An EU diplomat said sanctions could be eased next month if the election went well, potentially allowing Belarus to benefit from the European neighbourhood policy, which offers funding and trade opportunities to non-member states.
"There is realism that these elections will not be the acme of democracy," the diplomat said.
"But the EU response can be calibrated to reflect the level of freeness and fairness - as in how many officials are taken off the banned visa list, what benefits from the European neighbourhood policy are released."
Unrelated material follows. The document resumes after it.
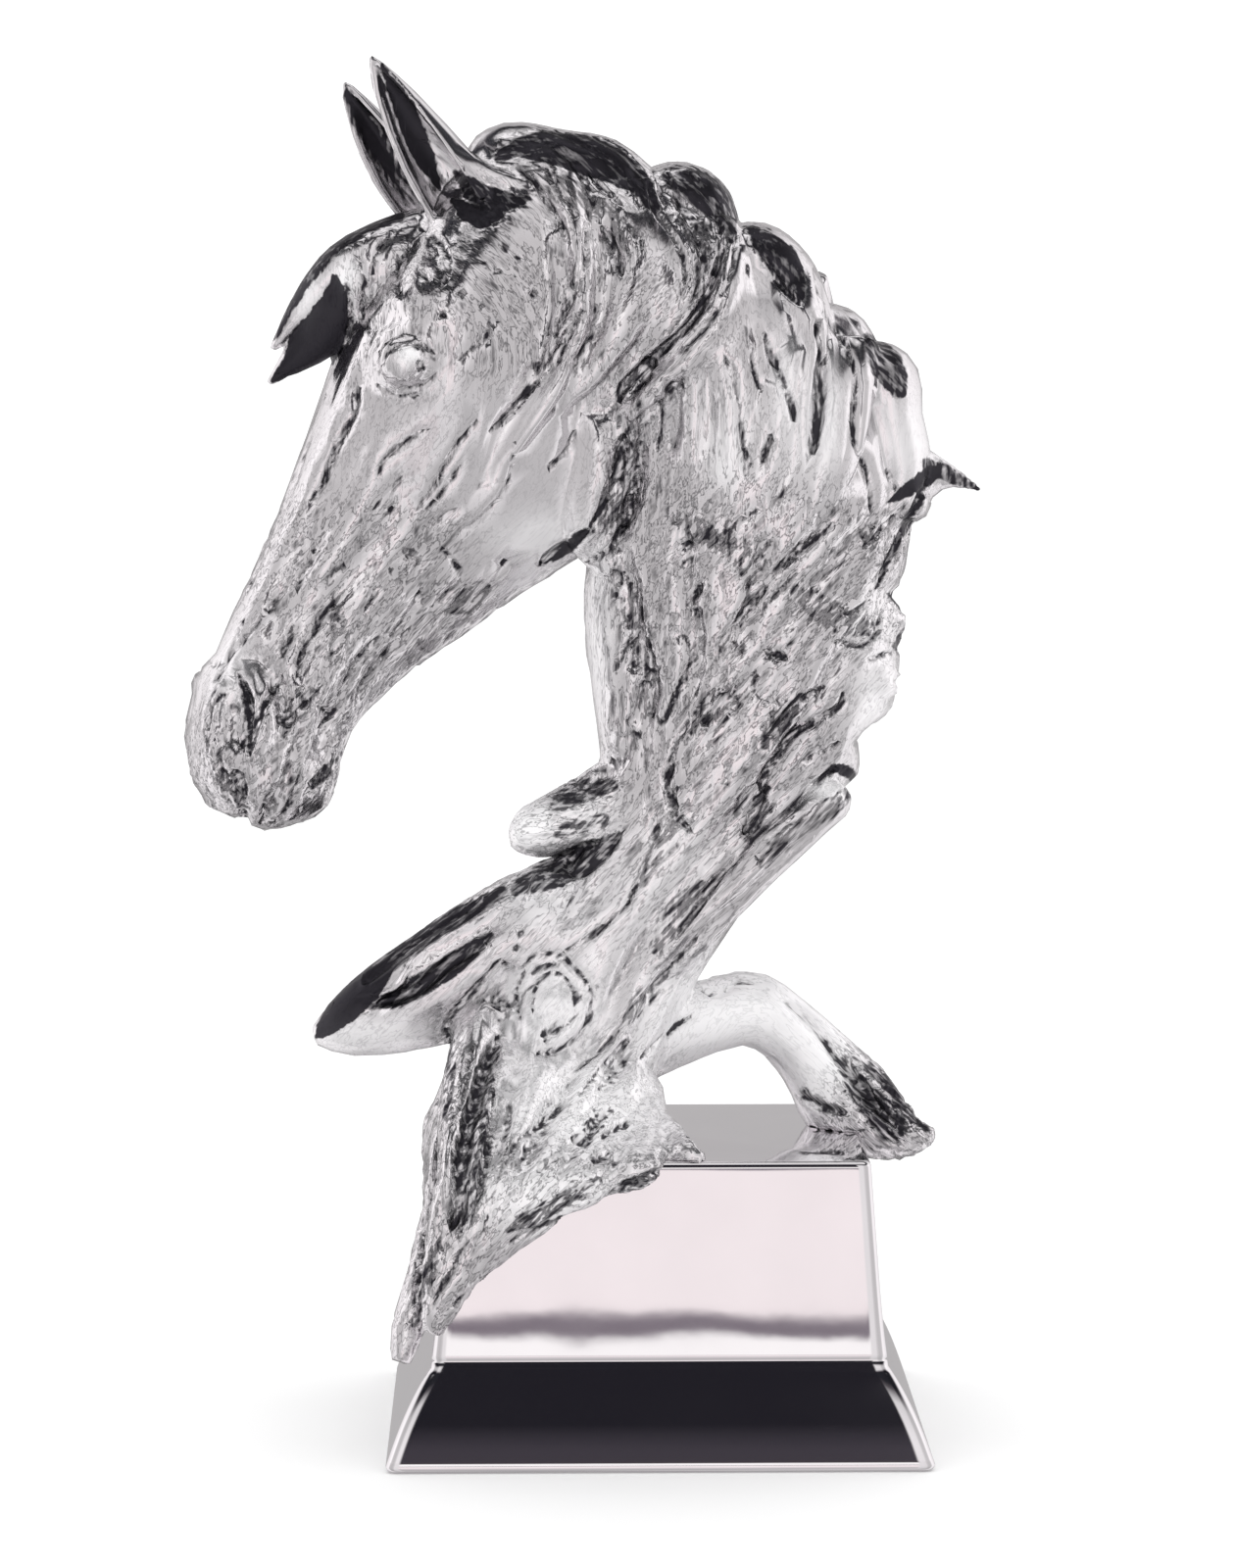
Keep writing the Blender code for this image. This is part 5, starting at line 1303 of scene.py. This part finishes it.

Such a scenario appals most opposition leaders and activists such as Aliaksandr Atroshchankau. He says police smashed their way into his office last autumn in a supposed search for a dead body. They took away his computer and jailed him for 10 days for allegedly swearing at an officer. After being released, he was asked to come to KGB headquarters to collect his computer, upon which he was arrested and jailed for another 15 days for "insulting a judge".
"The EU can't lift sanctions just as they start to deliver results," he said. "Rather than recognising rigged elections, the EU should push for talks between Lukashenko and opposition parties. If the West says this farcical vote is good enough, then Lukashenko will never change."